Max le dio una patada al escritorio. Su cabeza golpeó contra el suelo. Y se quedó quieto.
—¿Está muerto? —preguntó Bubba.
—No —repuse—. Pero no tardará en estarlo si no le ve un médico.
Bubba sacó una tarjeta profesional y le preguntó al gordo:
—¿Cómo te llamas?
—Augustan.
—No me jodas.
—De verdad. Me llamo así.
Bubba me lanzó una mirada y se encogió de hombros antes de volverle a prestar atención a Augustan. Le pasó la tarjeta:
—Llama a este tío. Trabaja para mí. Recauchutará a tu amigo. El tratamiento es gratuito, pero las medicinas hay que pagarlas.
—Me parece justo.
Bubba hizo una mueca fatalista y suspiró:
—Pilla el portátil, ¿vale? —me dijo.
Le obedecí.
—Tadeo —dije.
Y Tadeo apartó de la cara sus temblorosas manos.
—¿Quién os contrató?
—¿Cómo? —parpadeó unas cuantas veces—. Eh… un amigo de Max Kenny.

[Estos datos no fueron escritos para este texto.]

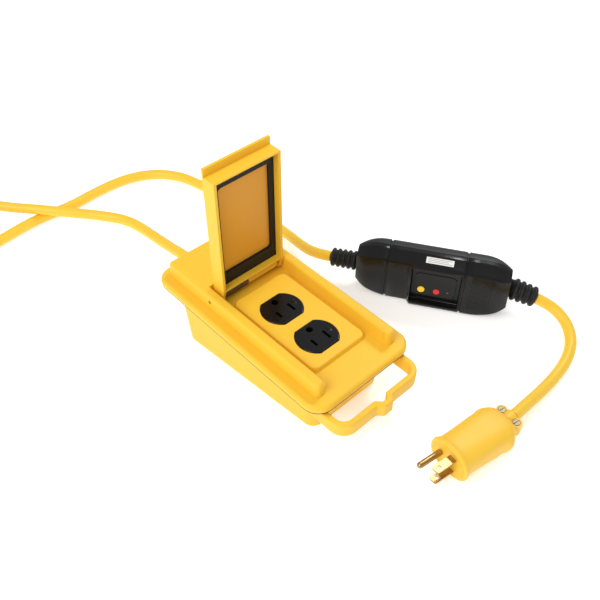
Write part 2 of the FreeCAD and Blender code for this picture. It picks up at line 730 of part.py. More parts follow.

—¿Kenny? —intervino Bubba—. ¿Me sacas de la cama para que me cargue a un capullo que trabaja para un Kenny? Eso es muy humillante, ¡joder!
Le ignoré.
—¿Es el pelirrojo de la casa, Tadeo?
—Kenny Hendricks, sí. Dijo que conocías a su parienta. Dijo que encontraste a su hija una vez que desapareció.
Helene. A la que olía a estupidez, Helene tenía que andar cerca.
—Kenny —repitió Bubba con un amargo suspiro.
—¿Dónde está mi bolsa? —pregunté.
—En el otro cajón —repuso Tadeo.
Augustan le dijo a Bubba:
—¿Puedo llamar ya a tu médico?
—¿Siempre te llaman Augustan? —le preguntó mi amigo—. ¿Nunca Gus?
—Nunca Gus —declaró el grandullón.
Bubba le dio vueltas al asunto unos instantes y luego asintió:
—Adelante. Llama a ese número.
Augustan abrió el móvil y empezó a marcar. Encontré la bolsa en el cajón del escritorio, así como la foto de Gabby y los expedientes de mis casos. Mientras Augustan le explicaba al médico que su colega estaba perdiendo mucha sangre, metí el portátil en la bolsa y eché a andar hacia la puerta. Bubba se guardó el arma en el bolsillo y me siguió al exterior del garaje.